Now comes Garcetti v. Ceballos - certiorari granted February 28, 2005. [9th Circuit decision pdf] The 9th Circuit went through the drill of asking (1) whether Ceballos' speech was a matter of public concern [YES] and, if so, (2) whether his interests outweighed the public employer's interest [YES].
The real question? Whether his speech lacks constitutional protection because it was uttered in the course of carrying out his employment obligations.
9th Circuit Judge Diarmuid O'Scannlain, in a concurring opinion, argued that the 9th Circuit's jurisprudence in this area is flat wrong. (He couldn't know that the Roe case would be summarily reversed.) He traces it all to Roth v. Veteran's Administration, 856 F.2d 1401 (9th Cir 1988), in which the court said that when a public employee speaks on matters of public importance, that speech automatically comes within the definition of a matter of public concern.
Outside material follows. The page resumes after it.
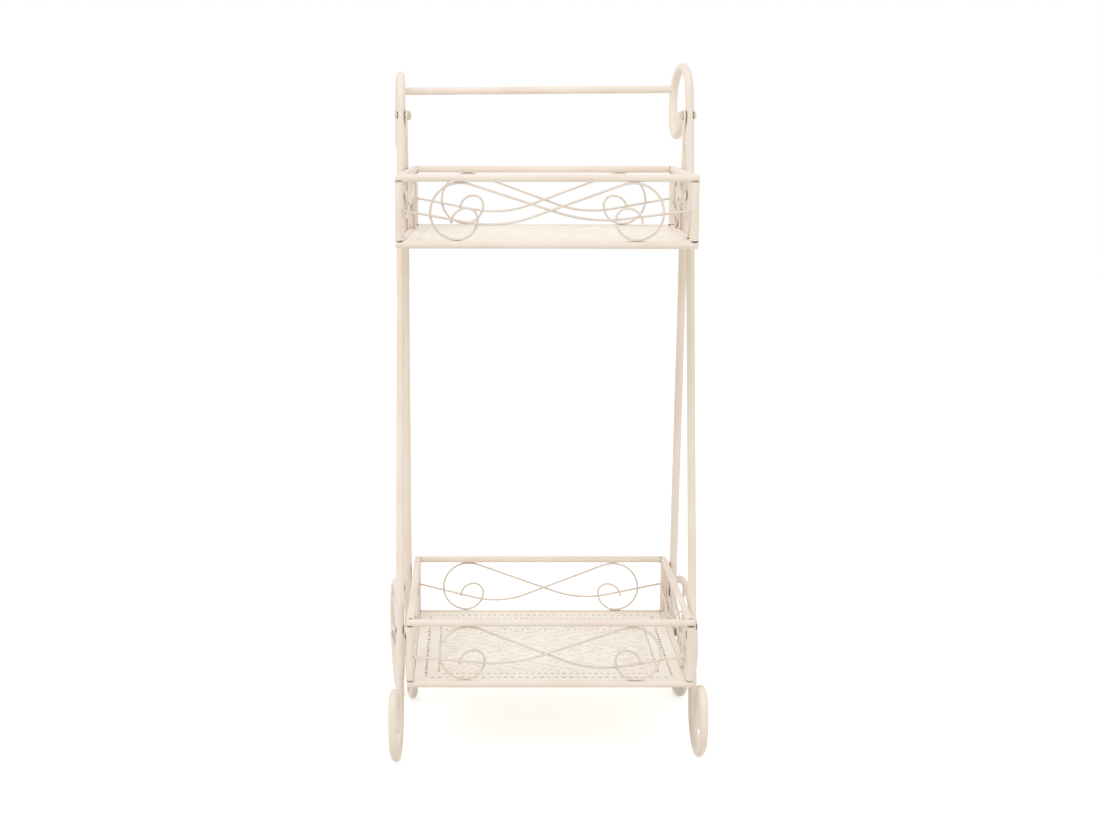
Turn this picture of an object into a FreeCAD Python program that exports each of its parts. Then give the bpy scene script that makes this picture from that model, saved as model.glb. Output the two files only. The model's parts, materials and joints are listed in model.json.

My view: The 9th Circuit's Roe decision was off the wall. Its Ceballos decision seems to lose track of what the 1st amendment is for. It is not to protect employees in the conduct of their day-to-day employment duties. Perhaps there should be laws to protect assistant DAs from getting demoted when they tell the boss that a police officer rigged a search warrant. I could vote for that. But a constitutional right? I don't think so.